- [The task]: Write every line of the material out exactly as shown.

----------------

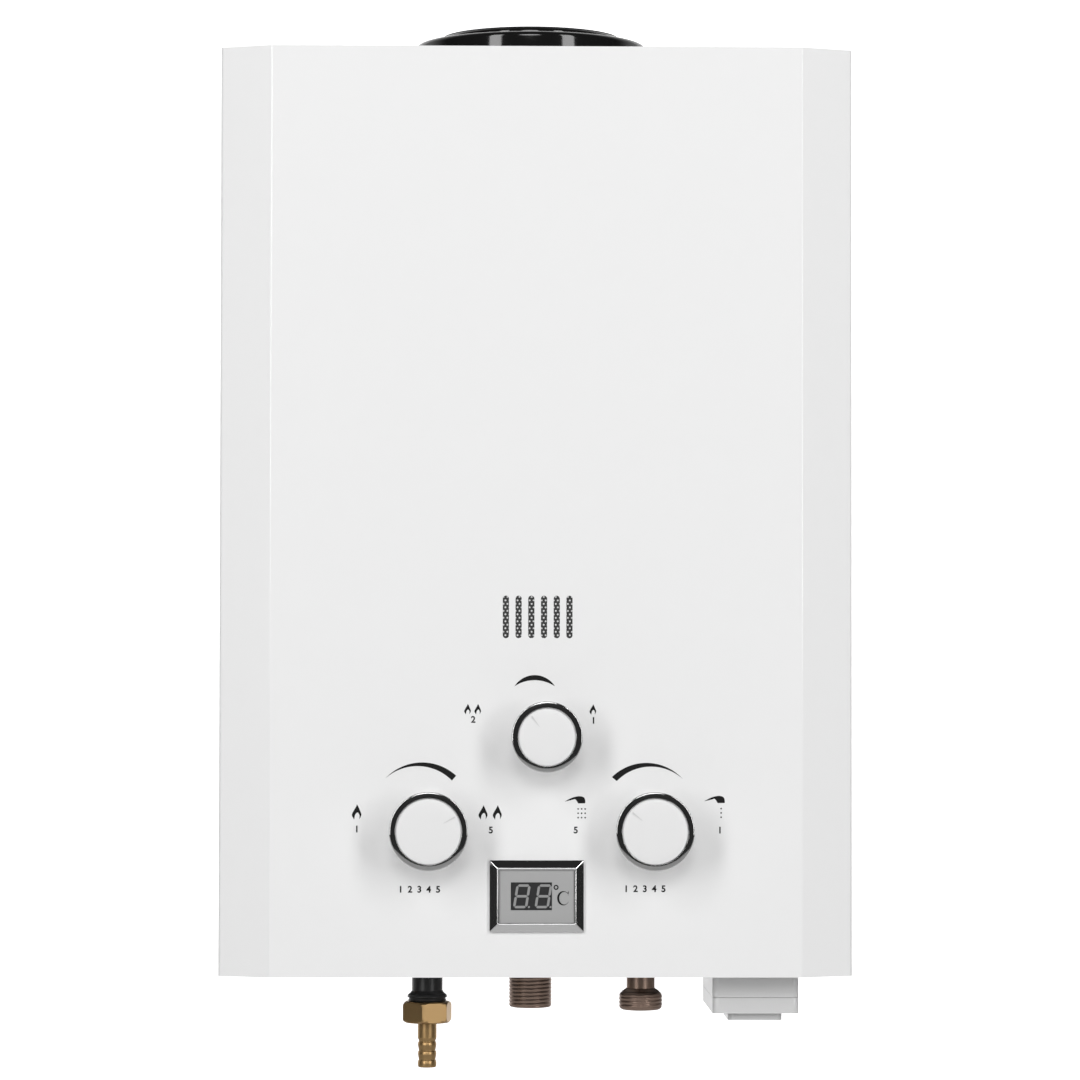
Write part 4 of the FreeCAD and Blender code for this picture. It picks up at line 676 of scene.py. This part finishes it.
def light_scene():
    """Two tall softboxes beside the camera, a soft frontal light, and a room that is pale behind the part."""
    for name, side in (("left_box", -1), ("right_box", 1)):
        place = (side * BOX_DISTANCE * math.sin(BOX_ANGLE), -BOX_DISTANCE * math.cos(BOX_ANGLE), BOX_HEIGHT)
        area_light(name, place, (0, FRONT, BOX_HEIGHT), BOX_SIZE, BOX_POWER)
    sun = bpy.data.lights.new("front_sun", "SUN")
    sun.energy = SUN_POWER
    sun.angle = math.radians(20)
    lamp = bpy.data.objects.new("front_sun", sun)
    lamp.rotation_euler = Vector((0.03, 1, -0.46)).to_track_quat("-Z", "Y").to_euler()
    bpy.context.scene.collection.objects.link(lamp)

    world = bpy.data.worlds.new("studio")
    bpy.context.scene.world = world
    world.use_nodes = True
    nodes, links = world.node_tree.nodes, world.node_tree.links
    place = nodes.new("ShaderNodeTexCoord")
    parts = nodes.new("ShaderNodeSeparateXYZ")
    ramp = nodes.new("ShaderNodeMapRange")
    ramp.interpolation_type = "SMOOTHSTEP"
    ramp.inputs["From Min"].default_value = 0.05
    ramp.inputs["From Max"].default_value = 0.55
    ramp.inputs["To Min"].default_value = ROOM_FRONT
    ramp.inputs["To Max"].default_value = ROOM_REAR
    links.new(place.outputs["Generated"], parts.inputs["Vector"])
    links.new(parts.outputs["Y"], ramp.inputs["Value"])
    links.new(ramp.outputs["Result"], nodes["Background"].inputs["Strength"])
    nodes["Background"].inputs["Color"].default_value = (1, 1, 1, 1)


def place_camera():
    data = bpy.data.cameras.new("camera")
    data.sensor_width = SENSOR_MM
    data.lens = FOCAL_PIXELS / PHOTO_PIXELS * SENSOR_MM
    data.clip_end = 20
    camera = bpy.data.objects.new("camera", data)
    camera.location = CAMERA_PLACE
    pitch, yaw, roll = (math.radians(turn) for turn in (CAMERA_PITCH, CAMERA_YAW, CAMERA_ROLL))
    upright = Euler((math.pi / 2 + pitch, 0, -yaw)).to_quaternion()
    camera.rotation_euler = (upright @ Euler((0, 0, roll)).to_quaternion()).to_euler()
    bpy.context.scene.collection.objects.link(camera)
    bpy.context.scene.camera = camera


dress_cad()
print_casing()
print_numbers()
cover_screws()
for prefix, pointer in (("gas", 29), ("water", 140), ("season", 127)):
    build_knob(prefix, pointer, f"{prefix}_knob_body")
build_collar()
build_pipe_end("hot_end_skin", "hot_outlet", 23.4, (10.0, 0.4), 6.3, 1.6)
build_pipe_end("cold_end_skin", "cold_inlet", 8.9, (6.8, 1.6), 4.8, 2.4)
build_gas_tail()
build_display()
build_window()
soften_edges("front_cover", 1.2, angle=50)
soften_edges("battery_box", 0.8)
soften_edges("battery_door", 0.8)
build_stage()
light_scene()
place_camera()
bpy.context.scene.view_settings.view_transform = "Standard"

----------------

- [Solution]:
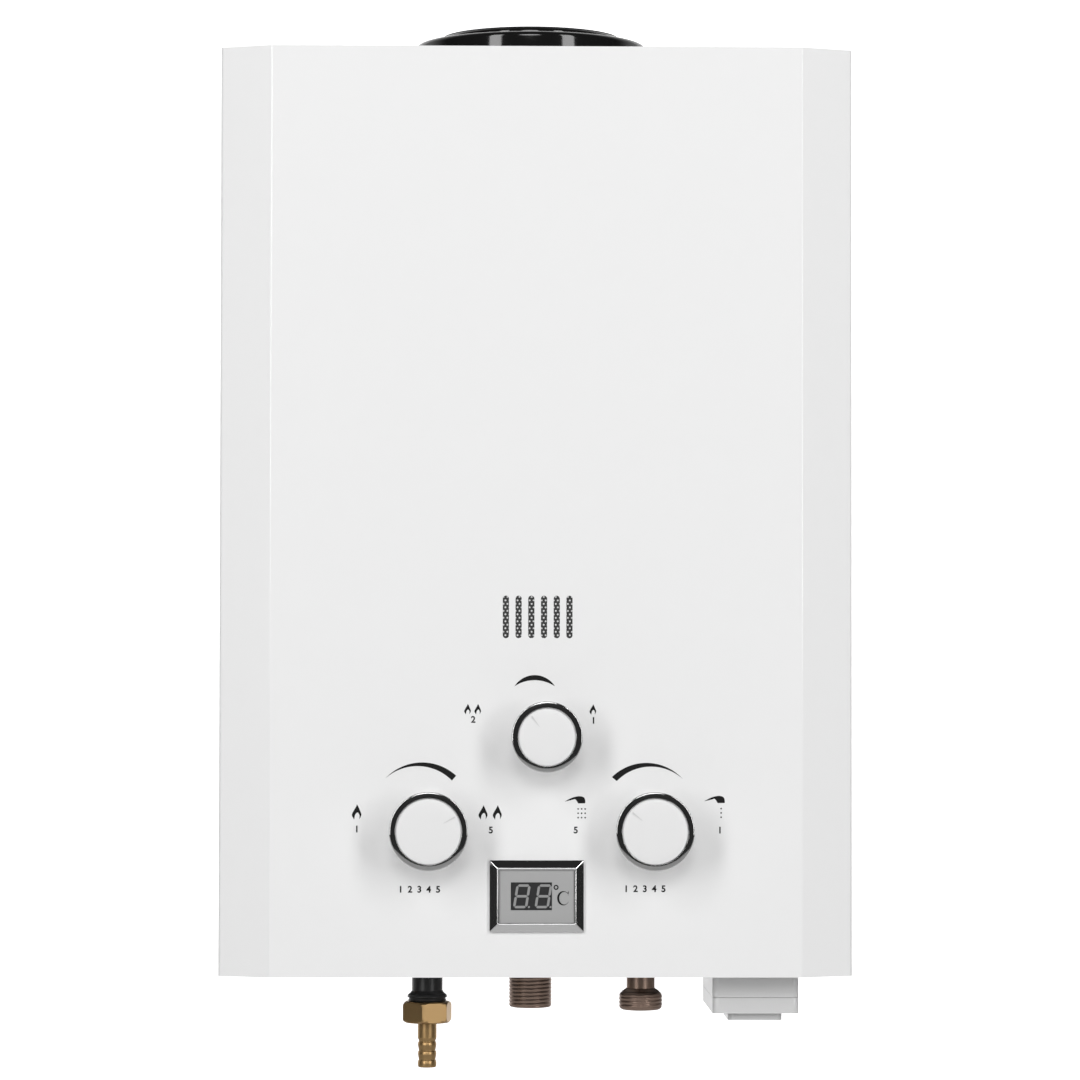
Write part 4 of the FreeCAD and Blender code for this picture. It picks up at line 676 of scene.py. This part finishes it.
def light_scene():
    """Two tall softboxes beside the camera, a soft frontal light, and a room that is pale behind the part."""
    for name, side in (("left_box", -1), ("right_box", 1)):
        place = (side * BOX_DISTANCE * math.sin(BOX_ANGLE), -BOX_DISTANCE * math.cos(BOX_ANGLE), BOX_HEIGHT)
        area_light(name, place, (0, FRONT, BOX_HEIGHT), BOX_SIZE, BOX_POWER)
    sun = bpy.data.lights.new("front_sun", "SUN")
    sun.energy = SUN_POWER
    sun.angle = math.radians(20)
    lamp = bpy.data.objects.new("front_sun", sun)
    lamp.rotation_euler = Vector((0.03, 1, -0.46)).to_track_quat("-Z", "Y").to_euler()
    bpy.context.scene.collection.objects.link(lamp)

    world = bpy.data.worlds.new("studio")
    bpy.context.scene.world = world
    world.use_nodes = True
    nodes, links = world.node_tree.nodes, world.node_tree.links
    place = nodes.new("ShaderNodeTexCoord")
    parts = nodes.new("ShaderNodeSeparateXYZ")
    ramp = nodes.new("ShaderNodeMapRange")
    ramp.interpolation_type = "SMOOTHSTEP"
    ramp.inputs["From Min"].default_value = 0.05
    ramp.inputs["From Max"].default_value = 0.55
    ramp.inputs["To Min"].default_value = ROOM_FRONT
    ramp.inputs["To Max"].default_value = ROOM_REAR
    links.new(place.outputs["Generated"], parts.inputs["Vector"])
    links.new(parts.outputs["Y"], ramp.inputs["Value"])
    links.new(ramp.outputs["Result"], nodes["Background"].inputs["Strength"])
    nodes["Background"].inputs["Color"].default_value = (1, 1, 1, 1)


def place_camera():
    data = bpy.data.cameras.new("camera")
    data.sensor_width = SENSOR_MM
    data.lens = FOCAL_PIXELS / PHOTO_PIXELS * SENSOR_MM
    data.clip_end = 20
    camera = bpy.data.objects.new("camera", data)
    camera.location = CAMERA_PLACE
    pitch, yaw, roll = (math.radians(turn) for turn in (CAMERA_PITCH, CAMERA_YAW, CAMERA_ROLL))
    upright = Euler((math.pi / 2 + pitch, 0, -yaw)).to_quaternion()
    camera.rotation_euler = (upright @ Euler((0, 0, roll)).to_quaternion()).to_euler()
    bpy.context.scene.collection.objects.link(camera)
    bpy.context.scene.camera = camera


dress_cad()
print_casing()
print_numbers()
cover_screws()
for prefix, pointer in (("gas", 29), ("water", 140), ("season", 127)):
    build_knob(prefix, pointer, f"{prefix}_knob_body")
build_collar()
build_pipe_end("hot_end_skin", "hot_outlet", 23.4, (10.0, 0.4), 6.3, 1.6)
build_pipe_end("cold_end_skin", "cold_inlet", 8.9, (6.8, 1.6), 4.8, 2.4)
build_gas_tail()
build_display()
build_window()
soften_edges("front_cover", 1.2, angle=50)
soften_edges("battery_box", 0.8)
soften_edges("battery_door", 0.8)
build_stage()
light_scene()
place_camera()
bpy.context.scene.view_settings.view_transform = "Standard"